Writing Scripts

Before we start this session, let’s create a new folder for writing scripts.

cd
mkdir -p scripting
cd scripting

Shell Scripts

Sometimes we need to perform repetitive tasks on multiple files, or need to perform complex series of tasks and writing the set of instructions as a script is a very powerful way of performing these tasks. They are also an excellent way of ensuring the commands you have used in your research are retained for future reference. Keeping copies of all electronic processes to ensure reproducibility is a very important component of any research.
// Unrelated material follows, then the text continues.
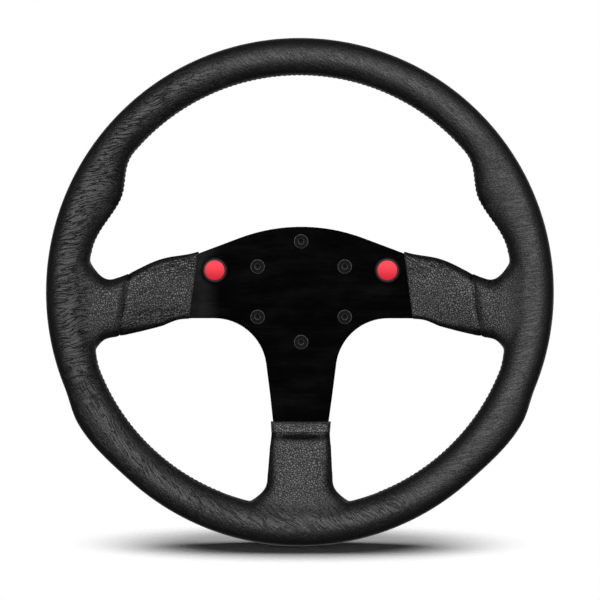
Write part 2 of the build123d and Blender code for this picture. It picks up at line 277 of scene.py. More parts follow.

Now that we’ve been through just some of the concepts and tools we can use when writing scripts, it’s time to tackle one of our own where we can bring it all together.

The `shebang`

Every bash shell script begins with what is known as a shebang, which we would commonly recognise as a hash sign followed by an exclamation mark, i.e #!. This is immediately followed by an executable path, in this case /bin/bash. This information is used by the program loader so that it knows which interpreter to start in order to run the script. The interpreter is then started and given the script file itself to run. So, if a /bin/bash shebang is in an executable file called script.bash, then invoking ./script.bash is equivalent to running /bin/bash ./script.bash. As a string this looks like:

#!/bin/bash

(A similar mechanism is used for starting binary executables; try running file /bin/bash and file /usr/bin/R and compare the output. ELF is the binary equivalent of #!.)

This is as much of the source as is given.